Chicago has a classic hub-and-spoke transit system. It's a relic of another era, when all the employers were downtown, and all the workers in the region needed to flow in from surrounding communities in the morning and back out again at night.
As has been the case in cities all over the country, Chicago's job centers have long since scattered from the center of town. Jobs have moved to suburban office parks, or to hospital campuses in new neighborhoods, or to commercial strips around the airports. The geography of employment, however, invariably shifts faster than the ability of mass transit to keep up.
So what do you do if you're a city with a 100-year-old rail network that no longer takes many residents where they need to go, maybe across town instead of downtown, maybe out to the suburbs beyond the last stop? The answer in Chicago and elsewhere will be crucial to the economic health of the entire region for years to come. And the answer – anywhere – probably will be dramatic and expensive.
For perspective, this is what Chicago's elevated rail system looks like today:
And this is an alternate future for what it could become, from a map just proposed by a couple of transit advocacy groups, the Center for Neighborhood Technology and the Active Transportation Alliance:
Add bus systems (in purple) that would have the ability to bypass vehicle traffic on road shoulders, while coordinating with stoplights, and you get this:
The price tag for something like this – for extensions and modernization of the existing system, for new rail lines entirely bypassing downtown, for a bus rapid transit corridor running the length of the city, for the new high-speed bus service that would knit that network further into the suburbs – would require an investment of at least $20 billion.
This probably sounds unrealistic. But Chicago Mayor Rahm Emanuel and Cook County President Toni Preckwinkle turned up to speak at the event in Chicago on Thursday unveiling the campaign to seriously start looking for that money. The advocates behind this vision believe that the financing is possible, if Cook County would approve a local funding stream, as Los Angeles has – likely on the scale of a half-cent sales tax increase – that would then allow the city to tap into federal matching funds.

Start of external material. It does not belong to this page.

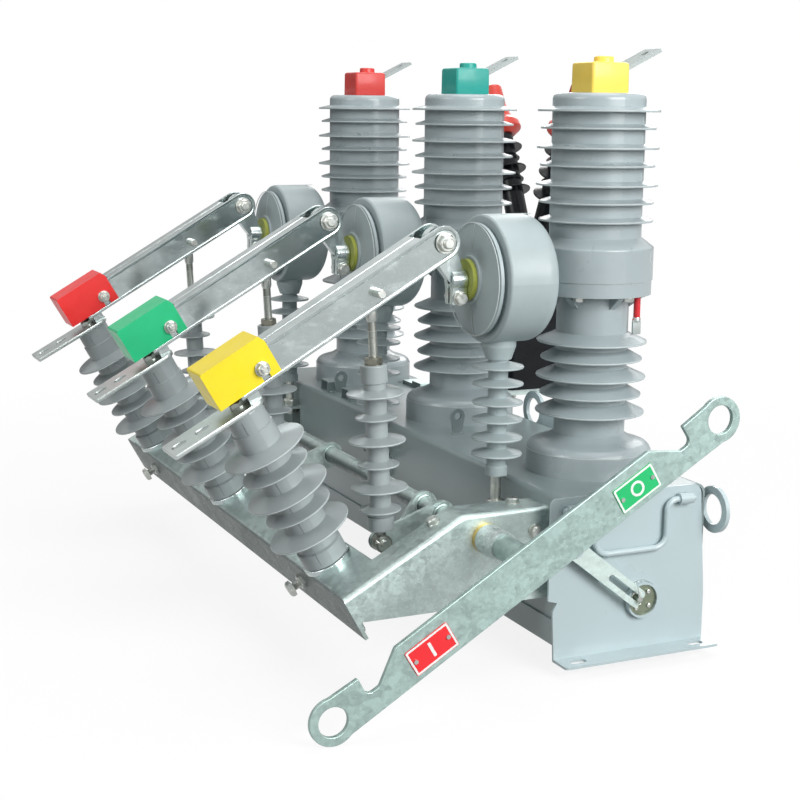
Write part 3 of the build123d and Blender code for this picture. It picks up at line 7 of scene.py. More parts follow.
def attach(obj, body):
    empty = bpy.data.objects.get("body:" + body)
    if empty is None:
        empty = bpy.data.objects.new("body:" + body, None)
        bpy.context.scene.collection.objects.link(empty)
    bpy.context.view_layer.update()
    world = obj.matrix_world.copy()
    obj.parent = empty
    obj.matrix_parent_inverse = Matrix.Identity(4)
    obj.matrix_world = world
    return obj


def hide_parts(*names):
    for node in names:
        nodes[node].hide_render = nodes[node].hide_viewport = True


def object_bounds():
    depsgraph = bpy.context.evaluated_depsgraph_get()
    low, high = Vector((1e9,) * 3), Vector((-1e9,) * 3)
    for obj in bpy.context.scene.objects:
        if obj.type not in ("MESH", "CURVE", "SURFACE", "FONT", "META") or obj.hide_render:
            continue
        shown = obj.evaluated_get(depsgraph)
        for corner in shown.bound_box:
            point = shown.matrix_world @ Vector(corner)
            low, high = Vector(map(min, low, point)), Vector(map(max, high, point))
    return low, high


# Visual model of the outdoor vacuum circuit breaker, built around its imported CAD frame. Blender works in
# metres. The places and sizes below are in millimetres, as in the CAD, and Form scales them.
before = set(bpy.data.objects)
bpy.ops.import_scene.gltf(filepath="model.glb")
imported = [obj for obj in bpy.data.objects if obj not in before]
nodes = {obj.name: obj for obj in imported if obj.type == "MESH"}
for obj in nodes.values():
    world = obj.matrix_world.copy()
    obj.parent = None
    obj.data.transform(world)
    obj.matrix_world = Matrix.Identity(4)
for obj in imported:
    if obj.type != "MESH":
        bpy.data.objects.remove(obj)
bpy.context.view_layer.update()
scene = bpy.context.scene
scene.view_settings.view_transform = "Standard"
MM = 0.001
FRONT_AND_DOWN = (0.0, -0.86, -0.5)
POLES = (("near", 340.0), ("middle", 0.0), ("far", -340.0))


# Node helpers for the procedural materials
def maths(tree, operation, *values):
    """Output of a new maths node, fed by sockets or plain numbers."""
    node = tree.nodes.new("ShaderNodeMath")
    node.operation = operation
    for value, socket in zip(values, node.inputs):
        feed(tree, value, socket)
    return node.outputs[0]


def feed(tree, value, socket):
    if hasattr(value, "is_linked"):
        tree.links.new(value, socket)
    else:
        socket.default_value = value


class Shader:
    """A new material with its Principled shader and short ways to add and link nodes."""

    def __init__(self, name, roughness, metallic=0.0, **constants):
        self.material = bpy.data.materials.new(name)
        self.material.use_nodes = True
        self.tree = self.material.node_tree
        self.surface = self.tree.nodes["Principled BSDF"]
        for key, value in {"Roughness": roughness, "Metallic": metallic, **constants}.items():
            self.surface.inputs[key.replace("_", " ")].default_value = value
        self.place = self.add("ShaderNodeTexCoord").outputs["Object"]

    def add(self, kind, **values):
        node = self.tree.nodes.new(kind)
        for key, value in values.items():
            if hasattr(node, key):
                setattr(node, key, value)
            else:
                node.inputs[key.replace("_", " ")].default_value = value
        return node

    def link(self, source, target):
        self.tree.links.new(source, target)

    def stretched(self, x, y, z, turn=(0.0, 0.0, 0.0)):
        """The surface position scaled along each axis, after a turn."""
        mapping = self.add("ShaderNodeMapping")
        mapping.inputs["Rotation"].default_value = turn
        mapping.inputs["Scale"].default_value = (x, y, z)
        self.link(self.place, mapping.inputs["Vector"])
        return mapping.outputs["Vector"]

    def noise(self, scale, detail=3.0, place=None, rough=0.55):
        node = self.add("ShaderNodeTexNoise", Scale=scale, Detail=detail, Roughness=rough)
        self.link(place or self.place, node.inputs["Vector"])
        return node.outputs["Fac"]

    def warped(self, scale, amount):
        """The surface position pushed about by a noise, to break up straight cell borders."""
        node = self.add("ShaderNodeTexNoise", Scale=scale, Detail=2.0)
        self.link(self.place, node.inputs["Vector"])
        push = self.add("ShaderNodeVectorMath", operation="MULTIPLY_ADD")
        self.link(node.outputs["Color"], push.inputs[0])
        push.inputs[1].default_value = (amount, amount, amount)
        self.link(self.place, push.inputs[2])
        return push.outputs[0]

    def cells(self, scale, place=None):
        node = self.add("ShaderNodeTexVoronoi", Scale=scale)
        self.link(place or self.place, node.inputs["Vector"])
        return node

    def spread(self, value, low, high, source_low=0.3, source_high=0.7):
        node = self.add("ShaderNodeMapRange", From_Min=source_low, From_Max=source_high,
                        To_Min=low, To_Max=high)
        self.link(value, node.inputs["Value"])
        return node.outputs["Result"]

    def mix(self, factor, first, second):
        node = self.add("ShaderNodeMix", data_type="RGBA")
        for value, socket in ((factor, node.inputs[0]), (first, node.inputs[6]), (second, node.inputs[7])):
            feed(self.tree, (*value, 1.0) if isinstance(value, tuple) else value, socket)
        return node.outputs[2]

    def maths(self, operation, first, second):
        return maths(self.tree, operation, first, second)

    def upward(self, low, high):
        """0 on faces whose normal rises less than low, 1 where it rises more than high."""
        split = self.add("ShaderNodeSeparateXYZ")
        self.link(self.add("ShaderNodeNewGeometry").outputs["Normal"], split.inputs[0])
        return self.spread(split.outputs["Z"], 0.0, 1.0, low, high)

    def forward(self, share):
        """Mask of the painted shade: up to the given share on faces that look to the front and down, 0
        elsewhere.
        """
        along = self.add("ShaderNodeVectorMath", operation="DOT_PRODUCT")
        self.link(self.add("ShaderNodeNewGeometry").outputs["Normal"], along.inputs[0])
        along.inputs[1].default_value = FRONT_AND_DOWN
        return self.spread(along.outputs["Value"], 0.0, share, 0.4, 0.8)

    def colour(self, value):
        self.link(value, self.surface.inputs["Base Color"])

    def rough(self, value):
        self.link(value, self.surface.inputs["Roughness"])

    def bump(self, height, strength, distance):
        node = self.add("ShaderNodeBump", Strength=strength, Distance=distance)
        self.link(height, node.inputs["Height"])
        self.link(node.outputs["Normal"], self.surface.inputs["Normal"])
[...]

The campaign includes a strikingly savvy Web site to help sell the public on this plan, highlighting the 50,000 jobs that could be connected to the L in one South Side neighborhood, or the extensions that would link neighborhoods located close to O'Hare International Airport but that remain strangely dislocated from it.
Even if any of this never comes to pass, there's a value to wildly ambitious infrastructure proposals in an era when so many cities are wrangling over the fate of a few miles of streetcar. There's a value to pondering this hypothetical, or this one. This is how cities expand the debate from one about incremental new capacity to one about job access and real estate value and economic growth.